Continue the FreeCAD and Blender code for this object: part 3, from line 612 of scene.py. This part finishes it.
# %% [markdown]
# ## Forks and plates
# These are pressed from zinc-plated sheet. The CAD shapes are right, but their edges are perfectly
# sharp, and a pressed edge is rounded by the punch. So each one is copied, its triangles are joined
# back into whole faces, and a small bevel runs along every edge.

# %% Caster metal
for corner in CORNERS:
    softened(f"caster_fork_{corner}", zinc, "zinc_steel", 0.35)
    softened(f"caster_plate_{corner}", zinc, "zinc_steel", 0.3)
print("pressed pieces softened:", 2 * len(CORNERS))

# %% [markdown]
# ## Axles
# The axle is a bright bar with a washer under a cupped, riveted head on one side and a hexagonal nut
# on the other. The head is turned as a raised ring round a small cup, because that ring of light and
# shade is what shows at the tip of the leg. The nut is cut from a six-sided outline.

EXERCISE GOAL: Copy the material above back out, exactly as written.

THE COMPLETED TASK:
Continue the FreeCAD and Blender code for this object: part 3, from line 612 of scene.py. This part finishes it.
# %% [markdown]
# ## Forks and plates
# These are pressed from zinc-plated sheet. The CAD shapes are right, but their edges are perfectly
# sharp, and a pressed edge is rounded by the punch. So each one is copied, its triangles are joined
# back into whole faces, and a small bevel runs along every edge.

# %% Caster metal
for corner in CORNERS:
    softened(f"caster_fork_{corner}", zinc, "zinc_steel", 0.35)
    softened(f"caster_plate_{corner}", zinc, "zinc_steel", 0.3)
print("pressed pieces softened:", 2 * len(CORNERS))

# %% [markdown]
# ## Axles
# The axle is a bright bar with a washer under a cupped, riveted head on one side and a hexagonal nut
# on the other. The head is turned as a raised ring round a small cup, because that ring of light and
# shade is what shows at the tip of the leg. The nut is cut from a six-sided outline.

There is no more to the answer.